Be prepared that everything is expensive here. Everything.

smiles, jen ;o)

16. David Barrett says… aug 14, 2006 | 6:27 pm

If Cork’s so great, then why are you living in Brighton, Jeremy?

17. Jeremy Keith says… aug 14, 2006 | 7:17 pm

Because they don’t have a Cork in England, David. Brighton’s the nearest equivalent.

18. Des Traynor says… aug 14, 2006 | 7:42 pm

If the train station is so unmissable why are so many Cork people still in Dublin?

19. Smallest Photo says… aug 15, 2006 | 12:40 pm

Kick a leprechaun in the ass and then go eat some meatballs. But that’s just me.

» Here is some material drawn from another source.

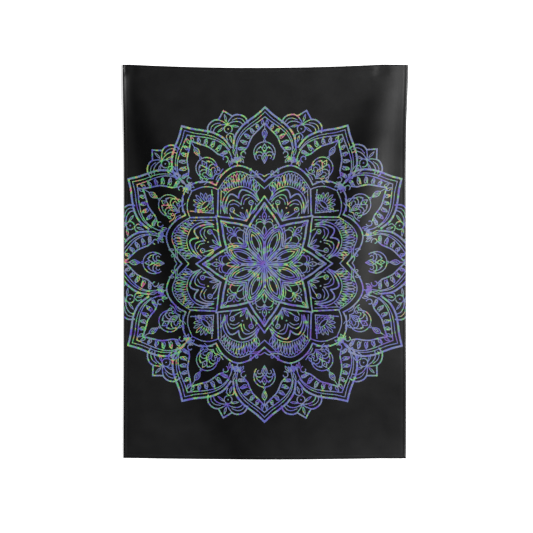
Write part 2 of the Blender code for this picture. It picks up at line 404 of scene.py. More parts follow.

20. Jason Santa Maria says… aug 15, 2006 | 2:06 pm

Thanks everyone for the great recommendations. It looks like I will have a full itinerary!

21. Flo Wagner says… aug 16, 2006 | 4:02 am

Probably this is too late, but for lunch/dinner in Dublin you should check out the Boxty House (a boxty is a potato pancake) in Temple Bar, or—if you’re in the mood for italian food—the Il Vignardo at the Hotel Isaacs.

And if you happen to like the mix of modern/old-style-warehouse architecture, a stroll through the financial district (around Custom House Quay) is recommended.

Enjoy your trip. Cheers!

22. bearskinrug says… aug 16, 2006 | 7:43 am

Hey… when you get back… I’m locked in your car…

getting hot in here…

23. Joel says… aug 16, 2006 | 4:17 pm

Just remember not to pack any liquids…

24. Kevin Cannon says… aug 17, 2006 | 12:31 pm

What kind of stuff do you like to do on holidays? There’s plenty of cool things in Dublin but depends on what type of entertainment you’re looking for.

The Guiness storehouse is ok. It’s worth it purely for the view from the Gravity bar.

The Viking Splash tour is kind of funny if you like wearing a silly hat and roaring a lot! :o)

Mostly, Dublin’s a great city to just wander around. The city centre is relatively small so spend a day wandering around Smithfield, Temple Bar, O’Connell St, then up Grafton St and sit in Stephen’s Green if it’s a nice day.

25. Joe Clay says… aug 20, 2006 | 11:50 pm

Damn, I wish I would have seen this in time. I went to Dublin last year and then to Paris. On the way back, I had exactly one day left to go and I made sure to make it count. Sorry I couldn’t have been of help!